What about these wonderful glass forms that look so fragile and so impossible? No, not art, but Klein bottles – objects with no edge, no inside or outside (or at least, the inside is the outside and vice versa) and apparently cannot be constructed properly in three dimensions, but there they are. Felix Klein, a German mathematician, conceptualised them and Alan Bennett, a scientific glass blower, made them.
I resort to the gallery guide to tell the art works from the mathematical models. Then all becomes clear – and even more fascinating.
‘Hyperbolic Swarf Drawings’ consist of shavings created when blocks of colourful substances are turned and drilled in complex fashion on a lathe. Think of peeling an apple in one piece, and the way the single strip of peel twists and curves. Then imagine a much longer peeling full of twists and curves, curling around and doubling back on itself. Shawcross produced his ‘peelings’ (swarf) by drilling into blocks of different substances at varying speeds and angles. The beautiful blue ‘flower’ (or coral or some such creature from the ocean?) that you can see in our image is one of the results. You will want to take one home!
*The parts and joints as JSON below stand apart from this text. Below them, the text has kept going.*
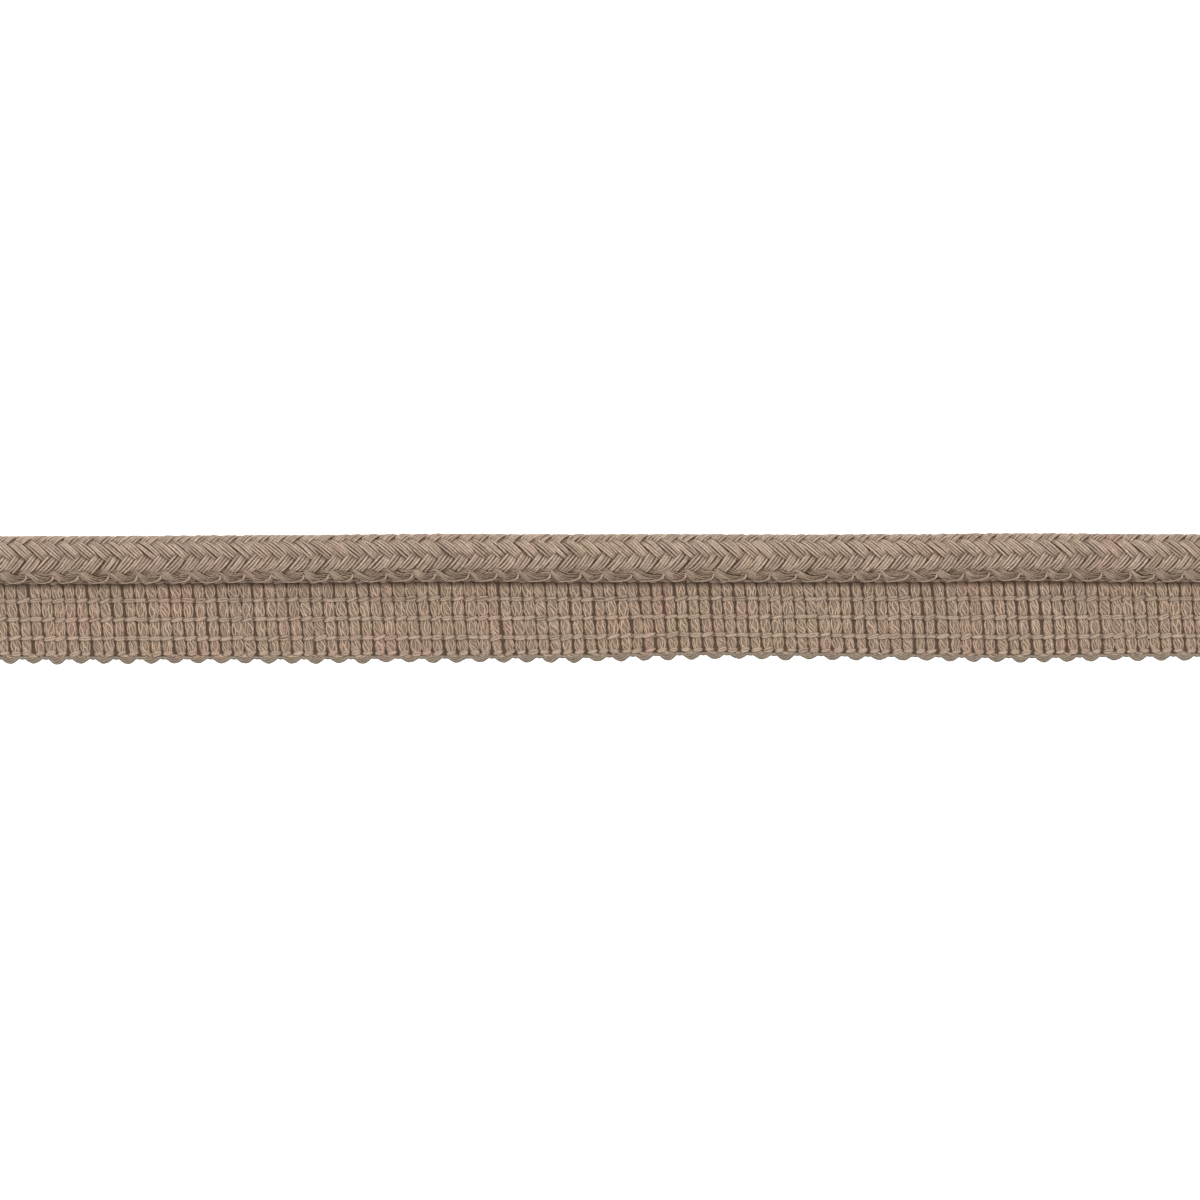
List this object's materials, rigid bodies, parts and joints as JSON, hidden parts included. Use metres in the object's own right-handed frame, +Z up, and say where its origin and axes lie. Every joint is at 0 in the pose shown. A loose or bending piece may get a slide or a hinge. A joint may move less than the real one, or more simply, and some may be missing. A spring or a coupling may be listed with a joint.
{
  "type": "length of flanged piping trim",
  "caption": "Straight cut length of sewing piping: a round braided cord along one side, caught to a flat knitted tape with a scalloped free edge.",
  "frame": {"origin": "middle of the footprint, on the surface that the trim lies on", "axes": "+X along the trim, +Y across it from the tape towards the cord, +Z up from the surface that it lies on"},
  "size_m": [0.171, 0.0174, 0.0062],
  "materials": {
    "cord": "matt taupe cotton yarn, braided with four fine plied yarns in each strand",
    "tape": "matt taupe cotton yarn, crochet-knitted in bundles of fine yarn held by chains of stitches"
  },
  "bodies": {
    "root": {"cord": "cord", "tape": "tape"}
  },
  "joints": []
}
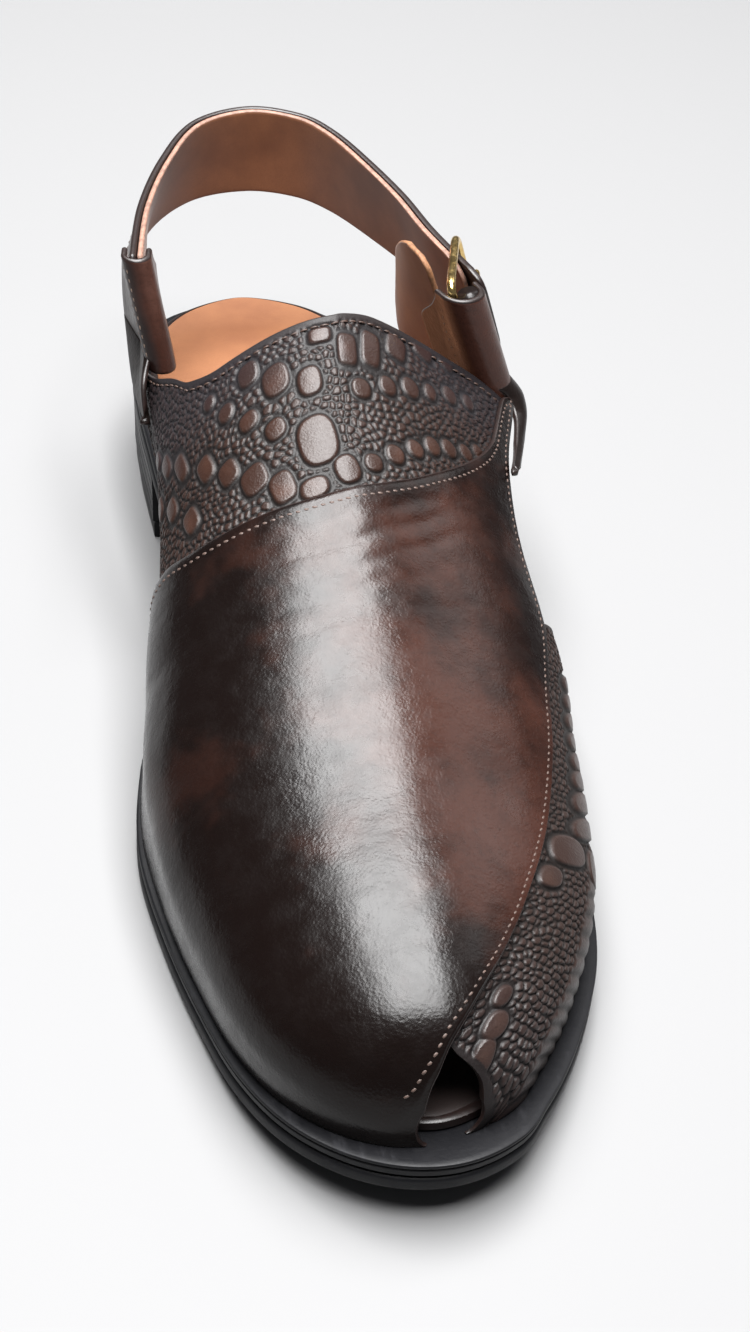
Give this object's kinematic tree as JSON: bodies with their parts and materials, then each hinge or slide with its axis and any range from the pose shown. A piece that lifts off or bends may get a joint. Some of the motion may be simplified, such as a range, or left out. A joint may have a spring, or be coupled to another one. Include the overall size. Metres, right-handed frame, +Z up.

‘The Celestial Metres’ are more thought provoking than beautiful. The modern ‘metre’ of metric measurement came about during the French Revolution. Eager to cast off all ‘irrational’ subjective units of measurement, the Revolutionaries defined the new measurement as one 10-millionth of the distance from the North Pole to the equator. Conrad Shawcross asked himself what this measurement would be on each of the other planets in the solar system. So in cases in the gallery you can see what a ‘metre’ would look like on Jupiter (very long!) or Mercury (weeny) and all the other planets.
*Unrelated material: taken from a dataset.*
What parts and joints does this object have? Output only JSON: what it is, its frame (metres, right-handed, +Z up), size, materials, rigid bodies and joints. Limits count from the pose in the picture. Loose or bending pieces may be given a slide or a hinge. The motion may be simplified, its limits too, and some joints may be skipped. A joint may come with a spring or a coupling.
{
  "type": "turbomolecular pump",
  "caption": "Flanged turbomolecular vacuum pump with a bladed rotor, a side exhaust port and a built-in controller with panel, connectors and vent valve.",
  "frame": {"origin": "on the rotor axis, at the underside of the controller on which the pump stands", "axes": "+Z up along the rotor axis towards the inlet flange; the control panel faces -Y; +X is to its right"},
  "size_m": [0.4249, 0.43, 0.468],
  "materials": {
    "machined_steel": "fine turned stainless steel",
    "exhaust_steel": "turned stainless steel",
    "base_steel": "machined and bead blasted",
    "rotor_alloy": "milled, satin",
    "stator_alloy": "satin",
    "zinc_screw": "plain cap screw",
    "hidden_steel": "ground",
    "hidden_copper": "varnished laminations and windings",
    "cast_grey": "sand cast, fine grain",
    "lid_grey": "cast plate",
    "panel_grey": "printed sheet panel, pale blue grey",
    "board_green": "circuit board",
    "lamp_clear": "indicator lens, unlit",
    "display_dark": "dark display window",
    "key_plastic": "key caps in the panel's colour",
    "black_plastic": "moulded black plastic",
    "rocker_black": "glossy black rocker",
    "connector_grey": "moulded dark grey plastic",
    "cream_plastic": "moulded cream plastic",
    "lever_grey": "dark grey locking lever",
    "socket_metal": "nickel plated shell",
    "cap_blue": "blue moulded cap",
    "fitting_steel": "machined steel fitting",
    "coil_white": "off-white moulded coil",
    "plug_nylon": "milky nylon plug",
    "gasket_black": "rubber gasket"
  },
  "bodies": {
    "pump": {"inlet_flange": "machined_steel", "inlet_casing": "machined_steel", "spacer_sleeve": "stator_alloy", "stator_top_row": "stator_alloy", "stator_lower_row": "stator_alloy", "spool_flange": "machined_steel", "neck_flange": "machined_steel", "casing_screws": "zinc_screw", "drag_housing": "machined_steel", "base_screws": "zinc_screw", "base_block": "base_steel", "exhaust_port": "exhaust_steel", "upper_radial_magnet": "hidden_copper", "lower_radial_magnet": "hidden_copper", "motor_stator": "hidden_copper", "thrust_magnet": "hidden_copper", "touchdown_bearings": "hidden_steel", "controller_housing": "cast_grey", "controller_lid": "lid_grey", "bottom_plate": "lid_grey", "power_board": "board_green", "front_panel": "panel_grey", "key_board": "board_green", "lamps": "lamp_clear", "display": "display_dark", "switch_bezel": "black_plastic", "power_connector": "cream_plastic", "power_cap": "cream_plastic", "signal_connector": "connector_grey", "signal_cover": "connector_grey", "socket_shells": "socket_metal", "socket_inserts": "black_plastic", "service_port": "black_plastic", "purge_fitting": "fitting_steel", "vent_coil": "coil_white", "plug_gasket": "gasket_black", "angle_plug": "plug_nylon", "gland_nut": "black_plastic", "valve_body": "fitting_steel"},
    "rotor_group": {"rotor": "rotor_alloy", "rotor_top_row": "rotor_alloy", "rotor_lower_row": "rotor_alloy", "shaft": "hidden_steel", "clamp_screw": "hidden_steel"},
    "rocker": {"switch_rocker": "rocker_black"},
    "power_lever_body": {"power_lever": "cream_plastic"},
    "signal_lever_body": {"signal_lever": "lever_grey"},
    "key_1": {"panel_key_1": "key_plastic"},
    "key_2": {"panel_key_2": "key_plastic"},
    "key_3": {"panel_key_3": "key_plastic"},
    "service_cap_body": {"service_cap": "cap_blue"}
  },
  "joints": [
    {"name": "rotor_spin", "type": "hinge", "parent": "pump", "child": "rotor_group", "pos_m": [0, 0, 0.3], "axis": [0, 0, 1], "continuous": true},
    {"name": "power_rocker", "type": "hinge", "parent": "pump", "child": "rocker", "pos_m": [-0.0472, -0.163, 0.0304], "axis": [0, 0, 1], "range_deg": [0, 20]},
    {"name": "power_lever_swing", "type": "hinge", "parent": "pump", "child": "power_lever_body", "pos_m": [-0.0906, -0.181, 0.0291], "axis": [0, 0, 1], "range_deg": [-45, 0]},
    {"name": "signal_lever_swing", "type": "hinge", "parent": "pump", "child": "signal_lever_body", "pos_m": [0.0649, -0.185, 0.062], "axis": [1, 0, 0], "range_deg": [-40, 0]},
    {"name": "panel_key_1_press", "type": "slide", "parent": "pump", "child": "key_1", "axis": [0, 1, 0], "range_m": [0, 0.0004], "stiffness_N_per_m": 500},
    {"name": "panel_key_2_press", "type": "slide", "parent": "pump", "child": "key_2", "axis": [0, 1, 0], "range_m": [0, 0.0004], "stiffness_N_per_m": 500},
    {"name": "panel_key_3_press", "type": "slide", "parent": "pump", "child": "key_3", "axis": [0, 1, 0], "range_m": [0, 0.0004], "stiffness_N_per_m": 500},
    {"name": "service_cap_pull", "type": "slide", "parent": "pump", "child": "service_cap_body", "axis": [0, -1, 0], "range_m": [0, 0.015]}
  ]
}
In ‘Perimeter Studies’, Shawcross has ‘drawn out’ the surfaces of a dodecahedron (an object with 12 flat surfaces) to create apparently exploding forms. The Greek philosopher Plato associated the regular dodecahedron with the heavens and so these apparent explosions suggest the idea of the ‘Big Bang’ thought to have been the origin of the universe.
Music and maths have long been associated. The Museum’s pendulum-driven Harmonograph machine creates complex spirograph-like patterns in a range of shapes, with moiré-like effects on their surfaces. Inspired by this, Shawcross developed a pendulum-driven machine that would produce drawings from which he could make three-dimensional objects. The five bronze ‘trees’ he created are on display. They can be thought of as visual expressions of two musical notes, interfering and entwining with one another as they gradually fade away.
Time Rule (352 minutes)is a colourful rope created by two machines installed in the disused Kingsway tram tunnel in London. Over the course of a month, these machines gradually moved away from each other while spinning out a connecting rope between them. Time Rule (352 minutes) is a piece of this rope, created in 352 minutes – so it represents a way of measuring time in terms of space, and vice versa. A light year, the distance light travels in one year, is too great a distance for the human brain to apprehend, but a length of rope that one can see, created in a human time scale, allows the equation of time and distance to be much more easily grasped.
The Science Museum has a running programme of Arts Projects, which are often overlooked by art lovers. So don’t be put off if you think that maths and science are ‘not your thing’. The Science Museum is only across the road from the Victoria and Albert Museum, and well worth a visit.